Review the first artifact

Reviewing happens in the review queue, reached from the main navigation. The artifact scanned a moment ago appears there with its AI-proposed values already filled in. Opening it shows the labeling form: each field, the value AI proposed, and a confidence rating of High, Medium, or Low that points the reviewer at where to look hardest.

A proposal is a starting point, not a verdict. The reviewer keeps a value, changes it, or replaces it, and the AI's original answer is preserved either way. When every required answer is present and the validation rules pass, the reviewer accepts the label. The artifact's status moves to Tagged, and its values now count as labeled data. That acceptance, and every change behind it, is written to an audit trail that cannot be edited after the fact.

For a document with no AI proposal, because AI assistance is off or the file was too large to extract, the same form opens empty and the reviewer enters the values by hand before accepting. The flow from there is identical.

Export

A single labeled artifact is enough to produce a dataset and confirm the loop works end to end. From the exports page, an on-demand export pulls the accepted labels and writes them to a single file in the chosen format, then hands back a download link.

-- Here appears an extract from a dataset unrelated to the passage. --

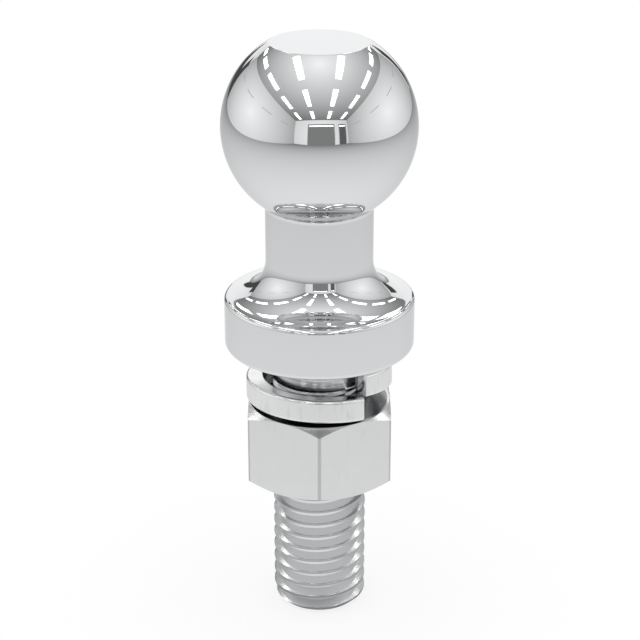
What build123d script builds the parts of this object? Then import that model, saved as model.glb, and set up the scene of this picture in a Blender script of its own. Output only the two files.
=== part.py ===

The export runs in the background and the link holds for 48 hours.

A first export will usually be a flat spreadsheet file, one row per labeled document, openable without any tooling. The same page produces formats built for analytics and training pipelines, and supports scheduled deliveries straight to a customer-controlled bucket or server. Each record carries both the labeled values and the provenance, including which schema version produced it and whether each value came from AI or a person. The formats, destinations, scheduling, and what a record contains are covered in docs/data/exports.md.

That round trip, from a connected source to a downloadable labeled dataset, is the core of what Piprio does. Everything past it, more connectors, more schemas, teams and routing rules, scheduled exports, and the quality and audit views, builds on the same five steps.